--- Begin Data to use ---

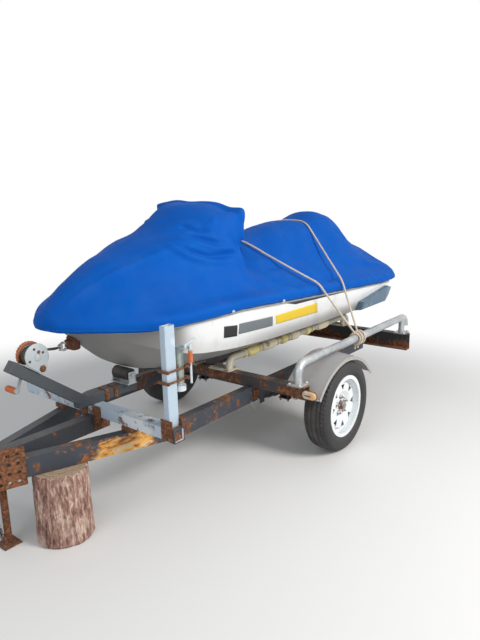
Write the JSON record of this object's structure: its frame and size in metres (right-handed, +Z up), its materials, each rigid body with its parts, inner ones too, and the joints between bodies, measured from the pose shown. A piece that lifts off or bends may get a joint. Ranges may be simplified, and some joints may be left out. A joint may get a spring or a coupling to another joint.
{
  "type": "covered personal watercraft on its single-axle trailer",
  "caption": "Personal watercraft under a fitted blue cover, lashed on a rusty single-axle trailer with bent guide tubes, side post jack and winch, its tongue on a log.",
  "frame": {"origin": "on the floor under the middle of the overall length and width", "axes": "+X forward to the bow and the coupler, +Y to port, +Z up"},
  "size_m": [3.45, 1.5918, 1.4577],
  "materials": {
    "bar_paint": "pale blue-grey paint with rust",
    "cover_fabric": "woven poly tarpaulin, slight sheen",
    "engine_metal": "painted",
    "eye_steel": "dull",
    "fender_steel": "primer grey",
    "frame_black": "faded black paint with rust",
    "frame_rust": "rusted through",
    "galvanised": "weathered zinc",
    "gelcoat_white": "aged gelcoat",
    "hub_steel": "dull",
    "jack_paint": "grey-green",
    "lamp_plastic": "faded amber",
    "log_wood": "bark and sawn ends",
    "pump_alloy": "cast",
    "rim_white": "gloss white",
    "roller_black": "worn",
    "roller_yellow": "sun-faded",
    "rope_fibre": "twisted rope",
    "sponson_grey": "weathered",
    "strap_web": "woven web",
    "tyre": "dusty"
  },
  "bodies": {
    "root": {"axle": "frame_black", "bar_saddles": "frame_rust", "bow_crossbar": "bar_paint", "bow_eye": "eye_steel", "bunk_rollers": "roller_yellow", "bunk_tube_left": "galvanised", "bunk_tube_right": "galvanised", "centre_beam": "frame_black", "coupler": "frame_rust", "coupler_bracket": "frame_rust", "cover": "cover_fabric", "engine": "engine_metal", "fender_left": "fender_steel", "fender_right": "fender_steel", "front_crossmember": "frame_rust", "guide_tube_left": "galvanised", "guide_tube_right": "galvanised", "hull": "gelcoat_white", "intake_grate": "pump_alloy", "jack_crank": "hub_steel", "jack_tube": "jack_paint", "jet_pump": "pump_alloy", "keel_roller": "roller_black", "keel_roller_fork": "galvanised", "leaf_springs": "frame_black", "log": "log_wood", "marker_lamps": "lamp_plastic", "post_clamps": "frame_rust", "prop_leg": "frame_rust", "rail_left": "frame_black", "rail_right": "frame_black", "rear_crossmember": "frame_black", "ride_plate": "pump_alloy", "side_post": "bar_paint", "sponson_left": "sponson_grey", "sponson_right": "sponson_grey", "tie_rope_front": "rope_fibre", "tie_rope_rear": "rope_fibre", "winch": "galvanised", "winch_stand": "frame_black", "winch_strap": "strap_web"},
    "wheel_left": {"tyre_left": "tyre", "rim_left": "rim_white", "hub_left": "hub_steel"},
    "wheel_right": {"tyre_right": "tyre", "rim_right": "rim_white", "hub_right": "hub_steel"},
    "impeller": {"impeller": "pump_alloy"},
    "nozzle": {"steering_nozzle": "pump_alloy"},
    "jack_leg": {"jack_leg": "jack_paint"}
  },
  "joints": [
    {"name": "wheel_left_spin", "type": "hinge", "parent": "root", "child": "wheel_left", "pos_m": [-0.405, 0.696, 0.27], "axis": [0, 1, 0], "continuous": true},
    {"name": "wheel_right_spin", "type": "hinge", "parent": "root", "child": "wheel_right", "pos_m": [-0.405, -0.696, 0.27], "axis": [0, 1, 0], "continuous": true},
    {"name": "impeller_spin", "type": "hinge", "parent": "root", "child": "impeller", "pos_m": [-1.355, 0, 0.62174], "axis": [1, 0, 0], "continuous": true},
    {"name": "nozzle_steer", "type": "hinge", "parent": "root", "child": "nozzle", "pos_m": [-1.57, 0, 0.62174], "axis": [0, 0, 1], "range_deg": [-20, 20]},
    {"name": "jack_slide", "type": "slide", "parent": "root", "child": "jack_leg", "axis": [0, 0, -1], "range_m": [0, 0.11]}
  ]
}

--- End Data to use ---
--- Begin Data to use ---

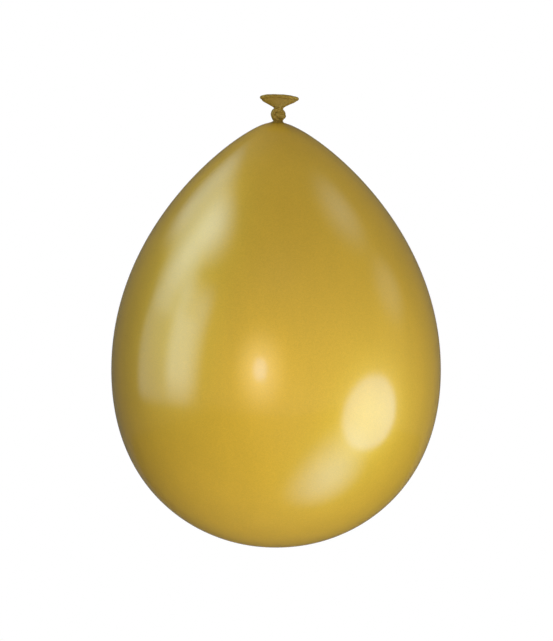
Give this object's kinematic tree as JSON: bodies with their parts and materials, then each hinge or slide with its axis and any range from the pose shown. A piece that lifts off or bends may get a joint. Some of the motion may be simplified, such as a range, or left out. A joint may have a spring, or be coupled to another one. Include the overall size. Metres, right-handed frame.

--- End Data to use ---

Copy every line above that includes the string "shown".

Write the JSON record of this object's structure: its frame and size in metres (right-handed, +Z up), its materials, each rigid body with its parts, inner ones too, and the joints between bodies, measured from the pose shown. A piece that lifts off or bends may get a joint. Ranges may be simplified, and some joints may be left out. A joint may get a spring or a coupling to another joint.
Give this object's kinematic tree as JSON: bodies with their parts and materials, then each hinge or slide with its axis and any range from the pose shown. A piece that lifts off or bends may get a joint. Some of the motion may be simplified, such as a range, or left out. A joint may have a spring, or be coupled to another one. Include the overall size. Metres, right-handed frame.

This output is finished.